De la même manière, les dialogues profitent d’une mise en scène soignée bien qu’un peu vieillotte. Les visages sont tout autant réussis que la synchronisation labiale, qui aide à rendre les échanges crédibles. Les expressions faciales sont certes légèrement raides, mais il ne faut pas oublier que Modern Storyteller ne comporte que trois personnes. Et le travail abattu par ces trois personnes est conséquent et, sans être exemplaire, tout l’aspect visuel s’avère suffisamment efficace pour s’immerger dans l’univers. Oui, les animations restent rigides – surtout celle de la course du personnage – et prêtent parfois à sourire tant elles manquent de naturel. Mais ces légers défauts ne sont rien face à la pléthore de qualités dont le titre dispose.
On pourrait dire la même chose du gameplay. Simple à souhait, ce n’est clairement pas là que réside l’intérêt de The Forgotten City. Au-delà des actions classiques comme sprinter, vous serez confrontés à certaines phases de combat. Sans être époustouflantes, elles maintiennent malgré tout le rythme et remplissent leur fonction.
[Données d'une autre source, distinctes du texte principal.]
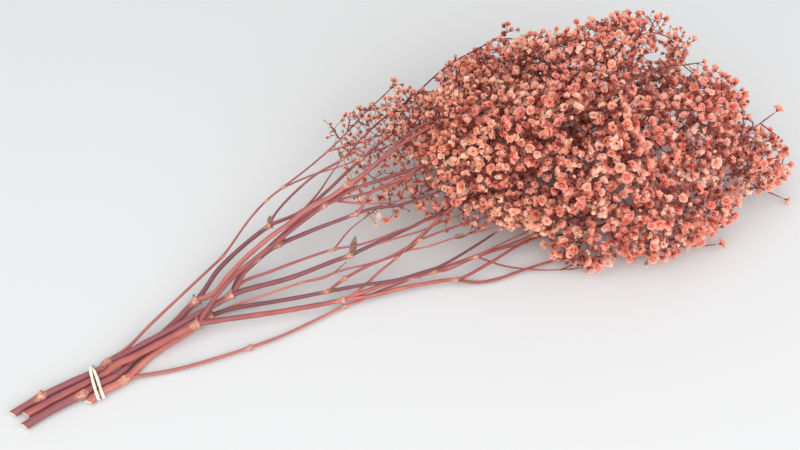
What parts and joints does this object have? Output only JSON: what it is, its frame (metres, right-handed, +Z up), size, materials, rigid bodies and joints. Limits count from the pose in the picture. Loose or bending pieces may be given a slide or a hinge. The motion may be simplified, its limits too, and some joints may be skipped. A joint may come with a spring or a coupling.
{
  "type": "gypsophila stem bunch",
  "caption": "Bunch of dried gypsophila stems with many small double florets, lying flat, tied near the cut ends by a rubber band wound twice.",
  "frame": {"origin": "on the table, in the flat underside of one turn of the rubber band, below the middle of the stems", "axes": "+X along the bunch from the cut ends to the head, +Z up, +Y to the far side of the bunch as pictured"},
  "size_m": [0.5712, 0.2115, 0.1099],
  "materials": {
    "stem_back": "matt, dyed",
    "stem_middle": "matt, dyed",
    "stem_crossing": "matt, dyed",
    "stem_front": "matt, dyed",
    "rubber_band": "satin"
  },
  "bodies": {
    "root": {"stem_back": "stem_back", "stem_middle": "stem_middle", "stem_crossing": "stem_crossing", "stem_front": "stem_front", "rubber_band": "rubber_band"}
  },
  "joints": []
}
Le cœur du jeu étant les dialogues, le reste des mécaniques demeure anecdotique et ne fait que servir la narration d’une manière basique. À noter toutefois qu’il vous sera demandé en début de partie de choisir entre quatre classes. Celles-ci proposeront soit de monter sa défense, soit de posséder un pistolet avec 10 balles (qui seront les seules balles disponibles dans le jeu), soit de courir plus vite, soit d’être un spécialiste de l’Antiquité, octroyant des choix de dialogues supplémentaires. S’ils ne changent pas radicalement ce qui se passera ensuite, demander au joueur de choisir une classe sans savoir l’impact que celle-ci aura sur la suite est une mécanique intéressante, et plutôt bien utilisée.